The SYCL portability framework allows developers to launch parallel kernels (that is, methods for initiating running code on GPUs) using different methods, which led to experimentation and comparison with different kernel launch methods involving basic data parallel kernels, work group data parallel kernels, and hierarchical data parallel kernels; hierarchical data parallel kernels were found to perform best.

“The relevant piece of the SYCL specification has been under revision recently, so I’ve been interested in helping with that process, to which end I developed some different test applications,” Nichols mentioned. “Just testing the various options available under the SYCL specification has been the best way to determine how to improve performance.”

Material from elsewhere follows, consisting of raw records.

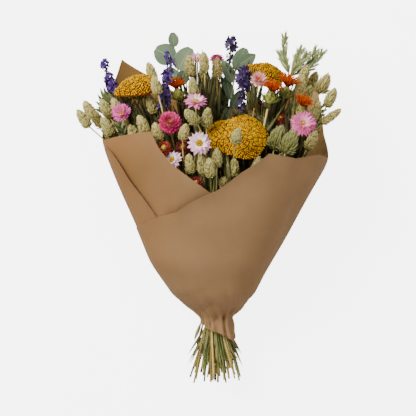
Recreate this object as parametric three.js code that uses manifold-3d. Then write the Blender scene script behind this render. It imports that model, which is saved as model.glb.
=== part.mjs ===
// A mixed bouquet of dried flowers in a wrap of brown kraft paper, lying on its back.
// Millimetres, +Z up. The stems point along -Y and the flowers along +Y, and the bouquet's
// front faces up. The origin is under the middle of the bouquet, on the surface it lies on.
import * as THREE from "three";
import { mergeVertices } from "three/addons/utils/BufferGeometryUtils.js";
import Module from "manifold-3d";

const wasm = await Module();
wasm.setup();

// ---------------------------------------------------------------- driving dimensions
const TIE = new THREE.Vector3(13, -167, 44.5); // middle of the bundle at its binding
const BUNDLE_RADIUS = 16.4; // the stems keep inside this circle at the binding
const CLEARANCE = 1.2; // between two plants, which the settled bunch may use up in places
const TIE_CLEARANCE = 0.25; // between two stems at the binding, where they are pressed together
const TIE_PULL = 0.985; // how hard the binding draws the stems in, at each round of settling
const SEAT_GAP = 0.3; // between a stem and the head that it carries
const BINDING_RADIUS = 20.3; // outside of the tie round the bundle
const BINDING_ROOM = 1.5; // the stems spread by this much within the tie's width
const CUT_END_Y = [-226, -266]; // the shortest and the longest stem end
const STEM_TWIST = 0.62; // how far the bundle turns from the binding to y = -260, radians
const STEM_SPREAD = { x: 3.05, z: 1.7, drop: -5 }; // its growth and fall over the same length
const TWIST_LENGTH = 93;
const PAPER = 0.8; // thickness of the wrap
const LAP = 0.95; // each of two overlapping layers stands off by this much
const SQUARENESS = 2.4; // exponent of the wrap's superelliptic section
const SLACK = 6; // between the wrap's middle surface and what it holds
const RIM_LEAD = 24; // a stem keeps inside the wrap until it is this far above the rim
const STEM_LEVELS = [-132, -60, 20, 66, 98, 132, 166, 200];
const SETTLE_ROUNDS = 420;
const HOME_XY = 5; // a head may move this far sideways while the bunch settles
const FLOOR_ROOM = 1.5; // a stem or head stays this far above the surface
const STRAIGHT = 0.64; // a stem needs no bend where it is this near a straight line
const GOLDEN = 0.618034;
const GOLDEN_ANGLE = 2.39996;

// ---------------------------------------------------------------- small helpers
const vec = (x, y, z) => new THREE.Vector3(x, y, z);
const UP = vec(0, 0, 1);
const ALONG_X = vec(1, 0, 0);
const ALONG_Y = vec(0, 1, 0);
const clamp = THREE.MathUtils.clamp;
const lerp = THREE.MathUtils.lerp;

// The value at x of the straight lines through a row of [x, value] points.
function through(points, x) {
  let k = 0;
  while (k < points.length - 2 && x > points[k + 1][0]) k += 1;
  const [x0, v0] = points[k];
  const [x1, v1] = points[k + 1];
  return lerp(v0, v1, clamp((x - x0) / (x1 - x0), 0, 1));
}

// A draw between 0 and 1 that is the same for the same number.
function draw(n) {
  return (n * GOLDEN + 0.37) % 1;
}

function geometryOf(points, faces) {
  const geometry = new THREE.BufferGeometry().setFromPoints(points);
  geometry.setIndex(faces.flat());
  return geometry;
}

function solidOf(geometry) {
  const bare = geometry.clone();
  bare.deleteAttribute("normal");
  bare.deleteAttribute("uv");
  const merged = mergeVertices(bare, 1e-4);
  return new wasm.Manifold(
    new wasm.Mesh({
      numProp: 3,
      vertProperties: merged.attributes.position.array,
      triVerts: Uint32Array.from(merged.index.array),
    }),
  );
}

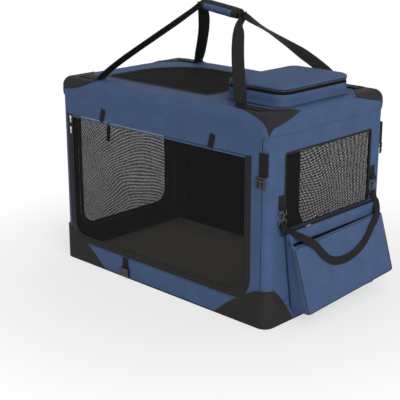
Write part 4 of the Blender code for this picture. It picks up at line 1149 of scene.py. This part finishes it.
def zip_half(end, door, place, body):
    """The wall's half of a door's zip: its tape, its seam lines and its row of teeth."""
    tape = tape_on(
        f"{end}_wall_tape", zip_path(door, 0.0055, 0.004), place, 0.0007, 0.0095, 0.0013, TAPE
    )
    seam = stitches(f"{end}_wall_tape_seam", zip_path(door, 0.0088), place, 0.0015)
    row = teeth(f"{end}_wall_teeth", zip_path(door, 0.0002), place, 0.0012)
    settle(merged(f"{end}_wall_zip", tape, seam, row), body, slot="zip_tape")


def door_leaf(end, door, place, body, nodes):
    """A door: net, the door's zip tape on three sides and a folded hem along its top."""
    tape = tape_on(
        f"{end}_leaf_tape", zip_path(door, -0.0078, -0.001), place, -0.0006, 0.0140, 0.0015, TAPE
    )
    seam = stitches(f"{end}_leaf_seam", zip_path(door, -0.0040, -0.004), place, 0.0004)
    inner = stitches(f"{end}_leaf_inner_seam", zip_path(door, -0.0125, -0.004), place, 0.0004)
    piece = merged(f"{end}_door_tape", tape, seam, inner)
    settle(piece, body, nodes[0], slot="zip_tape", fold=end + "_door")
    left, right, low, high = door
    mesh = net(f"{end}_door_mesh", door_outline((left, right, low, high + 0.004), -0.006), place,
               NET_DEPTH, len(end), NET_TURNS[end])
    top = np.array([(left + 0.001, high - 0.0035), (right - 0.001, high - 0.0035)])
    hem = tape_on(f"{end}_door_hem", top, place, -0.0012, 0.0060, 0.0018, OXFORD)
    settle(merged(f"{end}_door_mesh", mesh, hem), body, nodes[1], slot="black_net",
           fold=end + "_door")


class CRATE_OT_front_door(bpy.types.Operator):
    """Builds the long front door."""

    bl_idname = "dog_crate.front_door"
    bl_label = "Front Door"

    def execute(self, context):
        door_leaf("front", FRONT_DOOR, on_front, "front_door",
                  ("front_door_zip", "front_door_net"))
        return {"FINISHED"}


class CRATE_OT_back_wall(bpy.types.Operator):
    """Builds the back wall and its net window."""

    bl_idname = "dog_crate.back_wall"
    bl_label = "Back Wall"

    def execute(self, context):
        long_wall("back", door_outline(BACK_WINDOW), on_back, 12)
        window("back", lambda grow: door_outline(BACK_WINDOW, grow), on_back, "back_wall_body",
               "back_window_net")
        return {"FINISHED"}


def window(end, outline, place, body, node):
    """A sewn-in net window: the net, a bound edge and its seam; outline takes a margin."""
    mesh = net(f"{end}_window_mesh", outline(-0.0006), place, NET_DEPTH, 2 * len(end),
               NET_TURNS[end])
    settle(mesh, body, node, slot="black_net")
    edge = tape_on(
        f"{end}_window_binding", outline(0.0015), place, 0.0004, 0.0075, 0.0012, TAPE, 0.005, True
    )
    seam = stitches(f"{end}_window_seam", outline(0.0036), place, 0.0012, True)
    settle(merged(f"{end}_window_binding", edge, seam), body, slot="zip_tape")


def end_cloth(name, sign_x, hole, body, node, seed):
    """An end wall that wraps round both corners; its foot rises where it folds into the tray."""
    flat = SLEEVE_Y - CORNER_R
    reach = flat + ROLL
    low, high = WALL_FOOT, RIM_Z - 0.0010
    outline = np.array([
        (-flat, low), (flat, low), (reach, low + SLEEVE_RISE),
        (reach, high), (-reach, high), (-reach, low + SLEEVE_RISE),
    ])
    wall = cloth(
        name, [outline, hole], on_end(sign_x), LINED, depth=0.0012, seed=seed, pucker=0.0003
    )
    settle(wall, body, node, slot="navy_oxford")
    for side in (-1, 1):
        edge = side * (reach - 0.003)
        path = [(edge, low + SLEEVE_RISE + 0.002), (edge, high - 0.002)]
        cord = piping(f"{name}_corner_cord_{side}", path, on_end(sign_x), -0.0002, 0.0012,
                      TAPE, closed=False)
        settle(cord, body, slot="zip_tape")


class CRATE_OT_left_end(bpy.types.Operator):
    """Builds the left end wall and its door."""

    bl_idname = "dog_crate.left_end"
    bl_label = "Left End"

    def execute(self, context):
        end_cloth("left_end_cloth", -1, door_outline(LEFT_DOOR, LEAF_GAP), "left_frame",
                  "left_end_panel", 13)
        zip_half("left", LEFT_DOOR, on_end(-1), "left_frame")
        door_leaf("left", LEFT_DOOR, on_end(-1), "left_door", ("left_door_zip", "left_door_net"))
        return {"FINISHED"}


def looped_band(name, path, y):
    """Webbing along a path of (x, height) at one y."""
    path = along(path, 0.0018)
    points = np.column_stack([path[:, 0], np.full(len(path), y), path[:, 1]])
    ups = np.cross(np.gradient(points, axis=0), (0.0, 1.0, 0.0))
    return strip(name, points, ups, TAB_W, 0.0016, WEBBING, smooth=60)


class CRATE_OT_right_end(bpy.types.Operator):
    """Builds the right end wall, its window, the buckles' webbing and the bag's tabs."""

    bl_idname = "dog_crate.right_end"
    bl_label = "Right End"

    def execute(self, context):
        end_cloth("right_end_cloth", 1, box_outline(RIGHT_WINDOW), "right_frame",
                  "right_end_panel", 14)
        window("right", lambda grow: box_outline(RIGHT_WINDOW, 0.004, grow), on_end(1),
               "right_frame", "right_window_net")
        for sign_y, side in SIDES:
            self.buckle_webbing(side, sign_y)
            self.ring_tab(side, sign_y)
        return {"FINISHED"}

    def buckle_webbing(self, side, sign_y):
        low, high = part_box(f"buckle_strap_{side}")
        x = (low.x + high.x) / 2
        face = HALF_W + 0.0003 + WEB_T / 2
        z = np.linspace(high.z, low.z - 0.006, 14)
        lift = 0.0006 * np.sin((high.z - z) / 0.03)
        points = np.column_stack([0 * z + x, sign_y * (face + lift), z])
        band = strip("band", points, (0, sign_y, 0), TAB_W, WEB_T, WEBBING)
        depth = min(abs(low.y), abs(high.y))
        turn = np.array([
            (high.x - 0.0009, sign_y * depth), (high.x - 0.0009, sign_y * (HALF_W + 0.0010)),
        ])
        middle = (high.z + low.z) / 2
        points = np.column_stack([turn, [middle, middle]])
        root = strip("root", points, (1, 0, 0), high.z - low.z, WEB_T, WEBBING)
        settle(merged(f"buckle_webbing_{side}", band, root), "right_frame",
               f"buckle_strap_{side}", slot="black_webbing")

    def ring_tab(self, side, sign_y):
        """Webbing sewn to the wall and turned round the ring's upper bar."""
        y = sign_y * RING_Y
        wrap = 0.0030
        back_x = HALF_L + 0.0003 + WEB_T / 2
        path = [(back_x, RING_TOP_Z + 0.040), (back_x, RING_TOP_Z + 0.012)]
        for k in range(15):
            angle = math.radians(160 + 270 * k / 14)
            path.append((RING_X + wrap * math.cos(angle), RING_TOP_Z + wrap * math.sin(angle)))
        path.append((back_x + WEB_T + 0.0004, RING_TOP_Z + 0.014))
        tab = looped_band("tab", path, y)
        box = box_outline((y - 0.009, y + 0.009, RING_TOP_Z + 0.018, RING_TOP_Z + 0.036))
        sewn = stitches("sewn", box, on_end(1), 0.0023, True)
        settle(merged(f"ring_webbing_{side}", tab, sewn), "right_frame", f"bag_tab_{side}",
               slot="black_webbing")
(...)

The Argonne ATLAS team explored offloading different parts of the full software pipeline to GPU, but Nichols discovered that almost all of the performance bottlenecks could be attributed to matrix element calculations. By being GPU-offloaded, these calculations were accelerated to such a degree that elements of the code localized to CPU operation experienced minor negative impacts. (The effort necessary to offload the impacted elements outweighed any performance boosts that could be gained by doing so.)

Nichols is currently working toward the MadGraph release, which entails completing documentation, testing and ensuring that all physics processes are functioning correctly, and honing the SYCL port to ensure code maintenance is as simple and straightforward as possible for users. These efforts are intended to culminate in extending the ATLAS project to Aurora via eventual deployment of the SYCL port.